Copy the data precisely, keeping every character.

• **MATERIAL**
● ● ● ●

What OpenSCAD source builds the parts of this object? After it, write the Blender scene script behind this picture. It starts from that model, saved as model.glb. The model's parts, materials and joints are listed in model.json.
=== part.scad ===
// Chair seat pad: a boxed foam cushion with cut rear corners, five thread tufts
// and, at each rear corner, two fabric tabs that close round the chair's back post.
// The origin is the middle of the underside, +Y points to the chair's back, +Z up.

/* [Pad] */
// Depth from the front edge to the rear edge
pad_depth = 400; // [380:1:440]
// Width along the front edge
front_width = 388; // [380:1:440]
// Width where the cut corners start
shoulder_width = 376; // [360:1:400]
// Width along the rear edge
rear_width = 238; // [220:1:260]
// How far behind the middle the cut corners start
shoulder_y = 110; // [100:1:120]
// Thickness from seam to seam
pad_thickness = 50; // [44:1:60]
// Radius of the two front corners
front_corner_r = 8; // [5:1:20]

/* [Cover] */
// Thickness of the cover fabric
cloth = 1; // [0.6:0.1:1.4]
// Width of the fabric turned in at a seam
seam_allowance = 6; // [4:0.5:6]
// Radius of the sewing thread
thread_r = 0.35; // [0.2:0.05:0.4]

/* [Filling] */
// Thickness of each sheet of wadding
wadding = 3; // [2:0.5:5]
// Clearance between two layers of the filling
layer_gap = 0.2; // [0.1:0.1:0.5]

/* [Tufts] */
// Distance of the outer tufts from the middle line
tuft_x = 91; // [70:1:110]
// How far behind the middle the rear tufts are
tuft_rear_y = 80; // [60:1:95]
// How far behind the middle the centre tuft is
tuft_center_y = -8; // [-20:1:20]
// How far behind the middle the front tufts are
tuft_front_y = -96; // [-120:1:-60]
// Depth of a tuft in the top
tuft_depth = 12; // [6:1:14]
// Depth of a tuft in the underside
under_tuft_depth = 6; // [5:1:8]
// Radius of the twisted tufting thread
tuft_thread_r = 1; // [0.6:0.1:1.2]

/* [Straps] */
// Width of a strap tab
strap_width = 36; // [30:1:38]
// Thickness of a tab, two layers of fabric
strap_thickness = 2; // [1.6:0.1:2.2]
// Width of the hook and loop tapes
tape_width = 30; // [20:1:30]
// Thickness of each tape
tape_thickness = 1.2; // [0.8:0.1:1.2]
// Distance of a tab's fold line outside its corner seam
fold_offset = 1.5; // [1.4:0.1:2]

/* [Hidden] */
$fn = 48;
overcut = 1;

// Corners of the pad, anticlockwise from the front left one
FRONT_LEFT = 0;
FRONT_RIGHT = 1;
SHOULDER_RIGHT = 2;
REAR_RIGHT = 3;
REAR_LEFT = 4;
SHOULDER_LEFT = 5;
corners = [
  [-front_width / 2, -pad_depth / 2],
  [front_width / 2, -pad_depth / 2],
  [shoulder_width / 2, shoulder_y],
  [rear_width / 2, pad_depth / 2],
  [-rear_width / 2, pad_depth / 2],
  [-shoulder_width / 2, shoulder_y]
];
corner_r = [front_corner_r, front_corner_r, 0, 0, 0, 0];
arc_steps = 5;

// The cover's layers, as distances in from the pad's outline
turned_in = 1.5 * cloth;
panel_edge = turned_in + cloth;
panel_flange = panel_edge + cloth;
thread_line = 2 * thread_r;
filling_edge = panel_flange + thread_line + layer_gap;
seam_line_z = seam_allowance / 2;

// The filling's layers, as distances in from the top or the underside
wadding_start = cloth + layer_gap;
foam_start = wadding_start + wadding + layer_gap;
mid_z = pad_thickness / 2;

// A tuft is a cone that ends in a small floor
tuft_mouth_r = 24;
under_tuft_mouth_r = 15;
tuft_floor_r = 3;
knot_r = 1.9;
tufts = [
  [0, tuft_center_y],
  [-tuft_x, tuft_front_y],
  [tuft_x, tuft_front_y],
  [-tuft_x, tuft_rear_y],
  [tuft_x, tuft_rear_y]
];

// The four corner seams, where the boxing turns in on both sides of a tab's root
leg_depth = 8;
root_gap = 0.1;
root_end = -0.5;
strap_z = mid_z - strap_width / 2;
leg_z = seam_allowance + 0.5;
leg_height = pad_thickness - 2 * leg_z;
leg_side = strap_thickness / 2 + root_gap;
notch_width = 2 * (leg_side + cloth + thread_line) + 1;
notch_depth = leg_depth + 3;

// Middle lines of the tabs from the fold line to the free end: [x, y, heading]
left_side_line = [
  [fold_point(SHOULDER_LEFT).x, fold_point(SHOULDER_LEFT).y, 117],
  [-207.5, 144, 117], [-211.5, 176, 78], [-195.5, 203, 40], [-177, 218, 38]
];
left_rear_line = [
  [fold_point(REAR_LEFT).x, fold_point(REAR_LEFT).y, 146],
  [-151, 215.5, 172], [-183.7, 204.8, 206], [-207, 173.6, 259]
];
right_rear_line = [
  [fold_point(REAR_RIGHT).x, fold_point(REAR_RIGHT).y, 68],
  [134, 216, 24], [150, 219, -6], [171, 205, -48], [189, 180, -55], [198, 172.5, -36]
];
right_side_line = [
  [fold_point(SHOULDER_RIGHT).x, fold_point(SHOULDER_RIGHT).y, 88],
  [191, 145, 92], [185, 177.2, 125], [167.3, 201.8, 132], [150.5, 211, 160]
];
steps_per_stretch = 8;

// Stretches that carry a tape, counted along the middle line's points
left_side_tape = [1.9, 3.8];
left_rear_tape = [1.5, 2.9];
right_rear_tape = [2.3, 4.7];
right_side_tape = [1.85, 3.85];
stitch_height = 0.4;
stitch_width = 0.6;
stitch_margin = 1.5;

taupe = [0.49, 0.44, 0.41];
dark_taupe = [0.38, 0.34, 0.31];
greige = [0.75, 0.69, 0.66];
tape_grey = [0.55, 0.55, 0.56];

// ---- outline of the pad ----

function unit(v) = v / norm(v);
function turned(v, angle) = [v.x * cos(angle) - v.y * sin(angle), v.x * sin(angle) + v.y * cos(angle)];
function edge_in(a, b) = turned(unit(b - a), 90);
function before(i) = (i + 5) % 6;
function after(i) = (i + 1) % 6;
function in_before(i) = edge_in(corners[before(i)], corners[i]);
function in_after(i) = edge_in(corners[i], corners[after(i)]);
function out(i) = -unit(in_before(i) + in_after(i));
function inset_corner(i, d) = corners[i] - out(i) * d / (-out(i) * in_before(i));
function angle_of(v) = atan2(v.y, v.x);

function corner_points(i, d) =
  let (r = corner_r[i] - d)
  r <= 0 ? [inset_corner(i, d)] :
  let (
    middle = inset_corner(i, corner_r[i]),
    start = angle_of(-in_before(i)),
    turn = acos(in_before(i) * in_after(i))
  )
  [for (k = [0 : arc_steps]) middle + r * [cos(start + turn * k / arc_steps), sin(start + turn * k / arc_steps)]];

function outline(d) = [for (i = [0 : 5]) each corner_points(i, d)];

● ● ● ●

• **CORRECT OUTPUT**
What OpenSCAD source builds the parts of this object? After it, write the Blender scene script behind this picture. It starts from that model, saved as model.glb. The model's parts, materials and joints are listed in model.json.
=== part.scad ===
// Chair seat pad: a boxed foam cushion with cut rear corners, five thread tufts
// and, at each rear corner, two fabric tabs that close round the chair's back post.
// The origin is the middle of the underside, +Y points to the chair's back, +Z up.

/* [Pad] */
// Depth from the front edge to the rear edge
pad_depth = 400; // [380:1:440]
// Width along the front edge
front_width = 388; // [380:1:440]
// Width where the cut corners start
shoulder_width = 376; // [360:1:400]
// Width along the rear edge
rear_width = 238; // [220:1:260]
// How far behind the middle the cut corners start
shoulder_y = 110; // [100:1:120]
// Thickness from seam to seam
pad_thickness = 50; // [44:1:60]
// Radius of the two front corners
front_corner_r = 8; // [5:1:20]

/* [Cover] */
// Thickness of the cover fabric
cloth = 1; // [0.6:0.1:1.4]
// Width of the fabric turned in at a seam
seam_allowance = 6; // [4:0.5:6]
// Radius of the sewing thread
thread_r = 0.35; // [0.2:0.05:0.4]

/* [Filling] */
// Thickness of each sheet of wadding
wadding = 3; // [2:0.5:5]
// Clearance between two layers of the filling
layer_gap = 0.2; // [0.1:0.1:0.5]

/* [Tufts] */
// Distance of the outer tufts from the middle line
tuft_x = 91; // [70:1:110]
// How far behind the middle the rear tufts are
tuft_rear_y = 80; // [60:1:95]
// How far behind the middle the centre tuft is
tuft_center_y = -8; // [-20:1:20]
// How far behind the middle the front tufts are
tuft_front_y = -96; // [-120:1:-60]
// Depth of a tuft in the top
tuft_depth = 12; // [6:1:14]
// Depth of a tuft in the underside
under_tuft_depth = 6; // [5:1:8]
// Radius of the twisted tufting thread
tuft_thread_r = 1; // [0.6:0.1:1.2]

/* [Straps] */
// Width of a strap tab
strap_width = 36; // [30:1:38]
// Thickness of a tab, two layers of fabric
strap_thickness = 2; // [1.6:0.1:2.2]
// Width of the hook and loop tapes
tape_width = 30; // [20:1:30]
// Thickness of each tape
tape_thickness = 1.2; // [0.8:0.1:1.2]
// Distance of a tab's fold line outside its corner seam
fold_offset = 1.5; // [1.4:0.1:2]

/* [Hidden] */
$fn = 48;
overcut = 1;

// Corners of the pad, anticlockwise from the front left one
FRONT_LEFT = 0;
FRONT_RIGHT = 1;
SHOULDER_RIGHT = 2;
REAR_RIGHT = 3;
REAR_LEFT = 4;
SHOULDER_LEFT = 5;
corners = [
  [-front_width / 2, -pad_depth / 2],
  [front_width / 2, -pad_depth / 2],
  [shoulder_width / 2, shoulder_y],
  [rear_width / 2, pad_depth / 2],
  [-rear_width / 2, pad_depth / 2],
  [-shoulder_width / 2, shoulder_y]
];
corner_r = [front_corner_r, front_corner_r, 0, 0, 0, 0];
arc_steps = 5;

// The cover's layers, as distances in from the pad's outline
turned_in = 1.5 * cloth;
panel_edge = turned_in + cloth;
panel_flange = panel_edge + cloth;
thread_line = 2 * thread_r;
filling_edge = panel_flange + thread_line + layer_gap;
seam_line_z = seam_allowance / 2;

// The filling's layers, as distances in from the top or the underside
wadding_start = cloth + layer_gap;
foam_start = wadding_start + wadding + layer_gap;
mid_z = pad_thickness / 2;

// A tuft is a cone that ends in a small floor
tuft_mouth_r = 24;
under_tuft_mouth_r = 15;
tuft_floor_r = 3;
knot_r = 1.9;
tufts = [
  [0, tuft_center_y],
  [-tuft_x, tuft_front_y],
  [tuft_x, tuft_front_y],
  [-tuft_x, tuft_rear_y],
  [tuft_x, tuft_rear_y]
];

// The four corner seams, where the boxing turns in on both sides of a tab's root
leg_depth = 8;
root_gap = 0.1;
root_end = -0.5;
strap_z = mid_z - strap_width / 2;
leg_z = seam_allowance + 0.5;
leg_height = pad_thickness - 2 * leg_z;
leg_side = strap_thickness / 2 + root_gap;
notch_width = 2 * (leg_side + cloth + thread_line) + 1;
notch_depth = leg_depth + 3;

// Middle lines of the tabs from the fold line to the free end: [x, y, heading]
left_side_line = [
  [fold_point(SHOULDER_LEFT).x, fold_point(SHOULDER_LEFT).y, 117],
  [-207.5, 144, 117], [-211.5, 176, 78], [-195.5, 203, 40], [-177, 218, 38]
];
left_rear_line = [
  [fold_point(REAR_LEFT).x, fold_point(REAR_LEFT).y, 146],
  [-151, 215.5, 172], [-183.7, 204.8, 206], [-207, 173.6, 259]
];
right_rear_line = [
  [fold_point(REAR_RIGHT).x, fold_point(REAR_RIGHT).y, 68],
  [134, 216, 24], [150, 219, -6], [171, 205, -48], [189, 180, -55], [198, 172.5, -36]
];
right_side_line = [
  [fold_point(SHOULDER_RIGHT).x, fold_point(SHOULDER_RIGHT).y, 88],
  [191, 145, 92], [185, 177.2, 125], [167.3, 201.8, 132], [150.5, 211, 160]
];
steps_per_stretch = 8;

// Stretches that carry a tape, counted along the middle line's points
left_side_tape = [1.9, 3.8];
left_rear_tape = [1.5, 2.9];
right_rear_tape = [2.3, 4.7];
right_side_tape = [1.85, 3.85];
stitch_height = 0.4;
stitch_width = 0.6;
stitch_margin = 1.5;

taupe = [0.49, 0.44, 0.41];
dark_taupe = [0.38, 0.34, 0.31];
greige = [0.75, 0.69, 0.66];
tape_grey = [0.55, 0.55, 0.56];

// ---- outline of the pad ----

function unit(v) = v / norm(v);
function turned(v, angle) = [v.x * cos(angle) - v.y * sin(angle), v.x * sin(angle) + v.y * cos(angle)];
function edge_in(a, b) = turned(unit(b - a), 90);
function before(i) = (i + 5) % 6;
function after(i) = (i + 1) % 6;
function in_before(i) = edge_in(corners[before(i)], corners[i]);
function in_after(i) = edge_in(corners[i], corners[after(i)]);
function out(i) = -unit(in_before(i) + in_after(i));
function inset_corner(i, d) = corners[i] - out(i) * d / (-out(i) * in_before(i));
function angle_of(v) = atan2(v.y, v.x);

function corner_points(i, d) =
  let (r = corner_r[i] - d)
  r <= 0 ? [inset_corner(i, d)] :
  let (
    middle = inset_corner(i, corner_r[i]),
    start = angle_of(-in_before(i)),
    turn = acos(in_before(i) * in_after(i))
  )
  [for (k = [0 : arc_steps]) middle + r * [cos(start + turn * k / arc_steps), sin(start + turn * k / arc_steps)]];

function outline(d) = [for (i = [0 : 5]) each corner_points(i, d)];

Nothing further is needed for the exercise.